07 September 2012

lazy organic gardening

(Most of the knowledge passed on in this article comes from a few dozen Organic Gardening magazines I found in a dust-and-cobweb-covered stack in the barn. While printed in the late 1970s and early '80s, they contain timeless wisdom and much good advice.)

Throughout the spring and summer of 2012, this author has been conducting an experiment in lazy organic gardening (LOG). Among the benefits of LOG are a decreased workload, a drastic reduction in gardening-related stress, and three gardening plots nearly indistinguishable from their neighbors, wildflower-filled fallow fields. The inspiration for this method came in part from the Tao Teh Ching, specifically verse 7, in which Lao Tzu (via Jonathan Star, who provides the best translation of the text I have yet found) asks what an individual could do that the universe has not already accomplished for him, or her. Liking the sound of this notion and attempting to put it into practice, I started by digging out the plots to sixteen inches before setting in a three-inch-thick layer of composted leaves and grass, to which I added generous handfuls of bio-charred bamboo (wood-charcoal works just as well) before piling the dug-out soil back on. When planting, I applied thick layers of mulch around each newly-transplanted seedling (mulch was mostly cut grass with some leaves and twigs mixed in). (Next year, I shall raise my seedlings in a cold frame in hopes of a greater success rate, which this year was a dismal 15%). Then, I stepped away and waited, watering the plots (partly via small-scale drip irrigation) only when the first six inches of soil dried out.

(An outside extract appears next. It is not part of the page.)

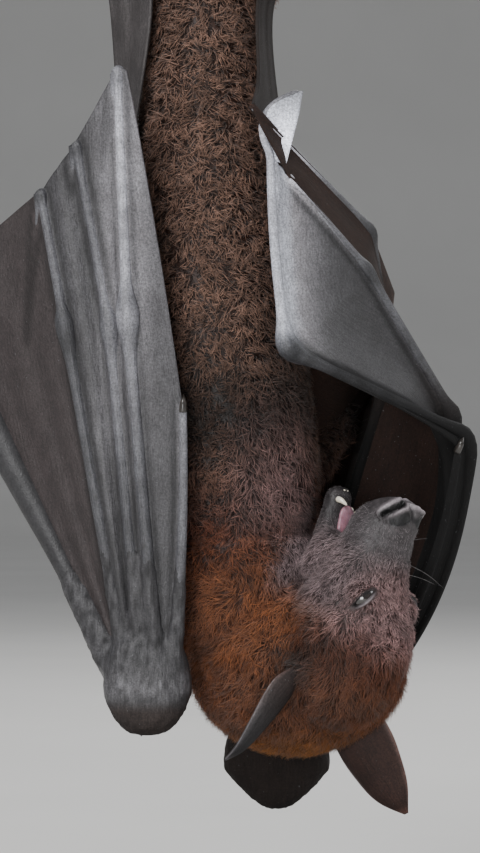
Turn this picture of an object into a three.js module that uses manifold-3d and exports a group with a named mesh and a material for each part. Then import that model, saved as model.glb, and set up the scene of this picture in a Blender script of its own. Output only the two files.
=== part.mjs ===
// A life-size fruit bat (large flying fox), hanging head-down by both feet from a short cut branch.
// Its left wing is folded in front of the flank. Its right wing is half open round the head.
// Two rods on a flat base hold the branch.
//
// Millimetres, +Z up. The origin is the middle of the base's underside. The belly faces -Y, so the
// animal's left side is at -X.
import * as THREE from "three";
import { mergeVertices } from "three/addons/utils/BufferGeometryUtils.js";
import Module from "manifold-3d";

const wasm = await Module();
wasm.setup();

// ---------------------------------------------------------------- driving dimensions
const GAP = 0.5; // between neighbouring solids
const MEMBRANE = 1.0; // thickness of the wing skin
const BASE = { width: 350, depth: 230, height: 15, corner: 18 };
const ROD = { radius: 5, x: 160, sunk: 6 };
const PERCH = { z: 572, radius: 12, length: 344, bow: 3 };
const BODY_X = -14; // the trunk hangs a little to the animal's left of the middle
const EAR = { width: 20, thickness: 1.6, cup: 1.15 };
const FINGER = { root: 2.6, knuckle: 4.4, bone: 2.4, joint: 3.4, tip: 1.1, claw: 1.6 };
const EYE = { radius: 6.2, forward: 23.5, side: 14.2, up: 9.5 };
const SIMPLIFY = 0.2; // how far a cut edge may move to save facets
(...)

Among the benefits of thick and early mulching include almost no weed growth and preservation of the soil's inherent, natural moisture balance. Bio-charring contributed to the vigorous and healthy growth of those few plants that survived my poor seedling-raising protocols, among them crook-neck squash, potatoes, cherry tomatoes, string beans, and green peppers. Pollination occurred quickly at both plot sites (two near the house, the other across the stream), given their proximity to large growths of jewel-weed, native and healing grasses (plantago lanceolata, p. major, taraxacum offinale, oxalis acetosella), and patches of wild blackberries that attract legions of industrious honey-bees which have made this little valley their home. At no point in the plants' life-cycles did this whorphan pull weeds, pick bugs, or apply chemical agents; the plants were left at the mercy of Mother Nature, who was fair in her attentions, sending pest-eating paper wasps to patrol the crops but also blighting a number of plantings, among them the cabbage and broccoli, which were completely destroyed. (This was an attempt to put the Taoist verse referenced above into practice by allowing the universe to grow the plants and to keep them healthy.)

For next year's growing seasons, I plan to take things further by trying a no-till method in which seedlings are transplanted directly into small, watered, composted holes in the lawn itself. Furthermore, I shall plant directly into the plot I made by dropping a four-layer-thick pad of cardboard (pizza boxes) onto the lawn and covering it with twelve inches of grass and leaves. (The original foot of material has composted itself down to just few inches, which I have covered with another foot of the same.) I aim to find (and perpetuate) varieties that grow well both in this clay-filled soil and in the local atmospheric variances, which include high summer heat, soggy springs and falls, and windy, cold winters. The ultimate coup for this lazy organic gardener would be to make tame crop species wild again so that they would offer their bounty to anyone passing by, blessing the bodies of persons-in-the-know with organic roughage and healthful trace minerals and strengthening the immune systems of persons brave enough to eat unwashed produce straight from the ground. Such is the life of the organic whorphan, he who would rather watch his plants get eaten alive than break out noxious chemicals; but to pump complex compounds into the soil and the air would be to try to do for myself what the universe has already accomplished, which, for now, is an abundance of fresh, organic vegetables. Huzzah, and, mahalo.